* [Task directions] Copy out each line that mentions the word "this".

* [Data extract]
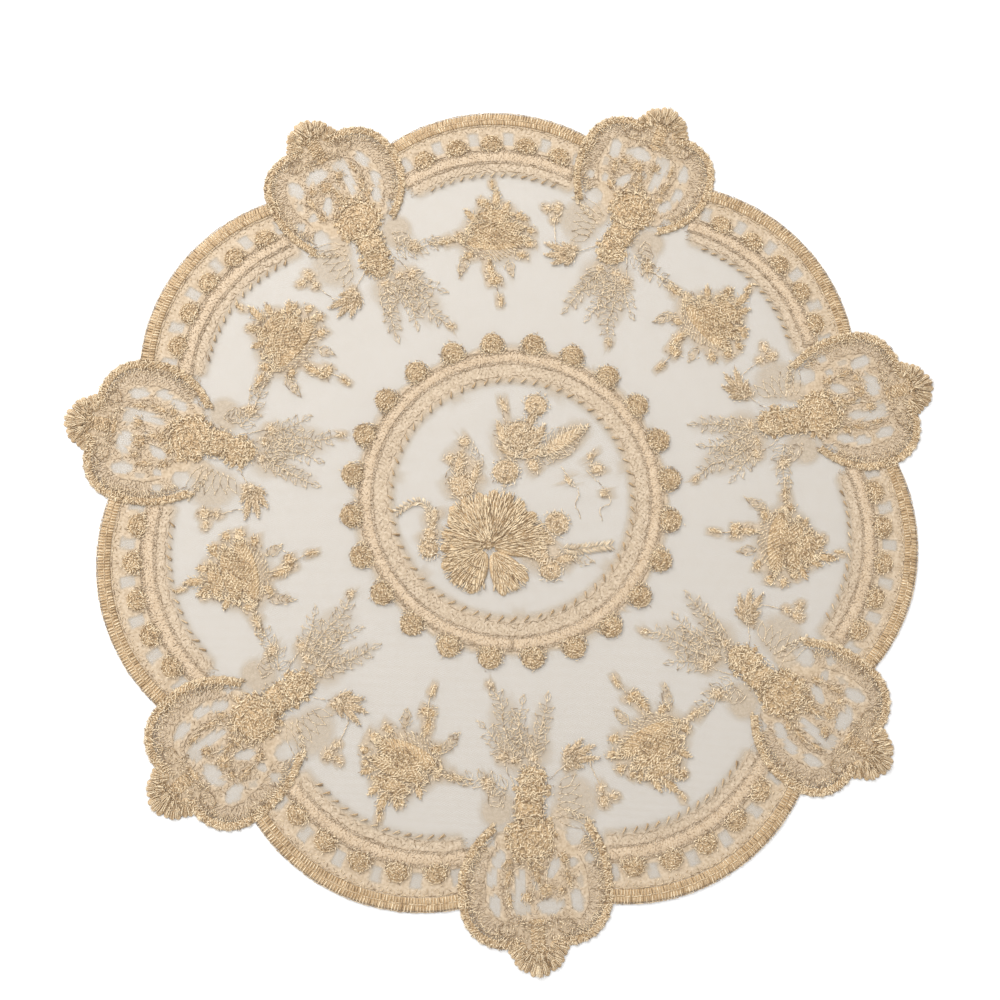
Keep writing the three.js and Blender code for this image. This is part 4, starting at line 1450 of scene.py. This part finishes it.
def borderDarning(field):
    w, g = stripDarning, gapDarning
    x, y = field[:, 0], field[:, 1]
    turn = np.degrees(np.arctan2(x, y - scallopCentre[1]))
    railRadius = np.hypot(x, y - railCentre[1])
    radius = np.hypot(x, y - scallopCentre[1])
    closer = np.where(radius < w["outside"], w["sewn"], w["sewnOutside"])
    strip = w["level"] * np.clip((railRadius - w["start"]) / w["fade"], 0, 1) * (radius < w["rim"])
    strip = strip + np.clip((railRadius - w["sewnFrom"]) * 2, 0, 1) * closer
    away = np.abs((turn / rosetteWork["step"]) % 1 - 0.5)
    between = np.clip(g["breadth"] - away * g["breadthSlope"], 0, 1)
    gap = between * np.clip(g["height"] - np.abs(radius - g["at"]) * g["heightSlope"], 0, 1)
    ends = np.clip((w["halfAngle"] - np.abs(turn)) / w["endFade"], 0, 1)
    return strip * (1 - g["openness"] * gap) * ends


# How closely the net is sewn at each point: darned from 0 to a half, and sewn over from there to 1.
def darning(points):
    level = np.zeros(len(points))
    lobeOvals = list(lobeDarning) + under(lobeClusters) + underLeaves(lobeLoops, 0.2)
    fieldOvals = under(fieldClusters, 0.7) + underLeaves(fieldLoops)
    for i in lobes:
        own = backInto(points, *lobePlace(i))
        level = np.maximum(level, softOvals(own, lobeOvals) * (1 - softOvals(own, lobeOpenings, 0.24)))
        level = np.maximum(level, borderDarning(backInto(points, *scallopPlace(i))))
        field = backInto(points, *scallopPlace(i, crown=False))
        level = np.maximum(level, softOvals(field, fieldOvals))
    w = ringDarning
    radius = np.hypot(points[:, 0], points[:, 1])
    inner = np.clip((radius - w["start"]) / w["fade"], 0, 1)
    ring = inner * np.clip((w["end"] - radius) / w["endFade"], 0, 1)
    closer = w["sewn"] * np.clip((radius - w["sewnFrom"]) * 2, 0, 1) * (radius < w["sewnTo"])
    level = np.maximum(level, ring * w["level"] + closer)
    return np.maximum(level, softOvals(points, under(middleClusters) + list(middleDarning)))


netRings = ((0.27, 9), (0.38, 12), (0.72, 18), (1.0, 38))   # up to this share, so many rings more


# A polar grid, closer where the detail is: each ring is a share of the outline's radius, and the height
# has slow ripples.
def makeNet():
    turns = np.linspace(0, 2 * math.pi, netSheet["turns"], endpoint=False)
    rim = outlineRadius(turns) - netSheet["inset"]
    ends = np.array([0.0] + [end for end, _ in netRings])
    counts = np.cumsum([0] + [count for _, count in netRings])
    share = np.interp(np.arange(1, counts[-1] + 1), counts, ends)[:, None]
    x, y = share * rim * np.cos(turns), share * rim * np.sin(turns)
    ripple = np.sin(x * 0.11 + 0.7 * np.sin(y * 0.05)) * np.cos(y * 0.09 + 0.4)
    z = netSheet["z"] + netSheet["ripple"] * ripple
    points = np.concatenate([[[0, 0, netSheet["z"]]], np.stack([x, y, z], -1).reshape(-1, 3)])
    count = netSheet["turns"]
    ring, k = np.meshgrid(np.arange(len(share) - 1), np.arange(count), indexing="ij")
    ring, k = ring.ravel(), k.ravel()

    def corner(r, s):
        return 1 + r * count + s % count

    a, b, c, d = corner(ring, k), corner(ring + 1, k), corner(ring + 1, k + 1), corner(ring, k + 1)
    s = np.arange(count)
    groups = ((a, b, c), (a, c, d), (0 * s, corner(0, s), corner(0, s + 1)))
    faces = np.concatenate([np.column_stack(g) for g in groups])
    uv = points[faces][..., :2].reshape(-1, 2)
    net = meshPiece("net_ground", points, faces, uv, darning(points[:, :2]), makeNetMaterial())
    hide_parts("lace_mat")
    print("net_ground", len(faces), "triangles")


makeNet()


# Floor, light and camera

stageLook = dict(
    floor=(0.78, 0.78, 0.78), roughness=0.95, specular=0.1, size=3.0,
    world=0.84, key=18.0, keySize=0.8, keyAt=(-0.55, 0.65, 0.95),
)


def axesMatrix(right, up, back, at):
    rows = [[right[k], up[k], back[k], at[k]] for k in range(3)]
    return Matrix(rows + [[0, 0, 0, 1]])


def makeStage():
    s = stageLook["size"]
    mesh = bpy.data.meshes.new("floor")
    mesh.from_pydata([(-s, -s, 0), (s, -s, 0), (s, s, 0), (-s, s, 0)], [], [(0, 1, 2, 3)])
    floor = bpy.data.objects.new("floor", mesh)
    bpy.context.scene.collection.objects.link(floor)
    material, tree, shader = newMaterial("paper_floor")
    feed(tree, shader, {
        "Base Color": stageLook["floor"],
        "Roughness": stageLook["roughness"],
        "Specular IOR Level": stageLook["specular"],
    })
    mesh.materials.append(material)

    world = bpy.data.worlds.new("studio")
    world.use_nodes = True
    sky = world.node_tree.nodes["Background"]
    feed(world.node_tree, sky, {"Color": (1, 1, 1), "Strength": stageLook["world"]})
    bpy.context.scene.world = world

    light = bpy.data.lights.new("key", "AREA")
    light.energy = stageLook["key"]
    light.size = stageLook["keySize"]
    lamp = bpy.data.objects.new("key", light)
    bpy.context.scene.collection.objects.link(lamp)
    lamp.location = stageLook["keyAt"]
    back = np.array(stageLook["keyAt"]) / np.linalg.norm(stageLook["keyAt"])
    right = np.cross([0, 0, 1], back)
    right /= np.linalg.norm(right)
    lamp.matrix_world = axesMatrix(right, np.cross(back, right), back, stageLook["keyAt"])


cameraLook = dict(
    lens=43.2, sensor=36.0, tilt=10.63, yaw=3.17, roll=0.1, distance=468.2, centre=(-4.75, -1.0, 0),
)


# The camera looks down at the mat from the near side: tilted about x, turned about y, then rolled.
def makeCamera():
    w = cameraLook
    (ct, st), (cy, sy), (cr, sr) = (axesOf(w[key])[0] for key in ("tilt", "yaw", "roll"))
    right = np.array([cy, -sy * st, sy * ct])
    up = np.array([0, ct, st])
    back = np.array([-sy, -cy * st, cy * ct])
    right, up = right * cr + up * sr, up * cr - right * sr
    at = [w["distance"] * back[k] * mm + w["centre"][k] * mm for k in range(3)]
    lens = bpy.data.cameras.new("camera")
    lens.lens = w["lens"]
    lens.sensor_width = w["sensor"]
    lens.clip_start = 0.01
    camera = bpy.data.objects.new("camera", lens)
    bpy.context.scene.collection.objects.link(camera)
    camera.matrix_world = axesMatrix(right, up, back, at)
    bpy.context.scene.camera = camera


makeStage()
makeCamera()
bpy.context.scene.view_settings.view_transform = "Standard"
print("stage and camera ready")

* [Final result]
Keep writing the three.js and Blender code for this image. This is part 4, starting at line 1450 of scene.py. This part finishes it.
netRings = ((0.27, 9), (0.38, 12), (0.72, 18), (1.0, 38))   # up to this share, so many rings more